BYT: How does the idea of working with the community already in a given place translate to this exhibit? And how do you balance providing culture with exploring a difficult issue like human rights issues on the southern border?
Mary Ellen Carroll: When Do You Know Where the Children Are? began working with Whitman-Walker and Ruth on this project, we really thought about what we should do with the Flores documents. Of course, you can just release that information into the world. But as artists, we know that, together, we can do something together that amplifies the information in the documents.
Most of the artists on display don’t make the kind of work you see around you, where the subject matter is provided to them. Lucas and I worked very hard to transcribe the information in the Flores documents and make it searchable for the artists. The artists chose the accounts they wanted to explore and you see that their work directly reflects their own thinking.
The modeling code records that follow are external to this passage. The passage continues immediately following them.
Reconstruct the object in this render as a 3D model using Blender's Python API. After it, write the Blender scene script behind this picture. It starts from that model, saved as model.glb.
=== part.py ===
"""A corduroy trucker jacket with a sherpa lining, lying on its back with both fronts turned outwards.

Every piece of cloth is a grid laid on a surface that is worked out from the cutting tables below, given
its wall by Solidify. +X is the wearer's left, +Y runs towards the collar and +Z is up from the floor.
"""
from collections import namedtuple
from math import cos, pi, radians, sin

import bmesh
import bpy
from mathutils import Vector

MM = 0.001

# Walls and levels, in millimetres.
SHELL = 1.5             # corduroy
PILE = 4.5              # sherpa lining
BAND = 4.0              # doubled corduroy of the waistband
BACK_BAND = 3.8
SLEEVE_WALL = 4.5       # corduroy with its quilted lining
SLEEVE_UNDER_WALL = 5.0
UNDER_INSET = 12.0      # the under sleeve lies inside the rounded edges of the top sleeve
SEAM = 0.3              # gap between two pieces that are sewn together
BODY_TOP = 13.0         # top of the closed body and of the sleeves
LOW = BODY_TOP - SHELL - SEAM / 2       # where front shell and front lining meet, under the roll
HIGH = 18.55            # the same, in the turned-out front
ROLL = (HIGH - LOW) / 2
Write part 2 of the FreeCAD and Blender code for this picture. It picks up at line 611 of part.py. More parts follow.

Ruth Noack: The way society talks about issues is quite set. We all know of the children locked in detention centers along the border, but we might not know the details. Art gives the issue another forum and it allows people to access it differently. Communication and exploration through art also mean that you can deal with harsh issues in a way that doesn’t let you push them away so easily.
That’s what a cultural center can do.
BYT: Are the artists involved reflective of this thinking? I’m curious if, in the selection process of artists, you were looking for specific types of artists?
Mary Ellen Carroll: Many of the artists involved came from our personal contacts and network. A lot of it is about trust and treating our community with respect. The youngest artist on display is in their 20s but we also have a piece from Bob Witz, who’s 85 years old. We wanted to create a plurality of race, gender, and sexuality with our artists.
Lucas Michael: This was a call for action. Everyone who comes into contact with this project becomes activated. People are angry about what’s happening on the southern border and this exhibit is an activating point where we’re offering a channel to turn that anger into positive action.
BYT: Why this issue? In 2020, gun violence, LGBTQ rights, expansive gentrification, class divides, and climate change are all issues that weigh heavily on society. But what is it about this issue that led to it being the one explored in this first exhibit?
Ruth Noack: Many of the issues we’re facing impact or are related to migration. And as we speak there are 7,000 children in detention on this side of the border and now that I’m in this country it’s my responsibility to deal with this. It’s all of our responsibility.
Lucas Michael: Children are also the most vulnerable. But to your point about why not focus on an issue like gun violence, whenever there is a shooting the media covers it and we’re constantly reminded about gun violence. We’re constantly reminded of global warming because of the fires happening across the world. But when it comes to children being separated, incarcerated, or buried, that’s an issue that we are not reminded of but it’s also an issue that we can not let disappear.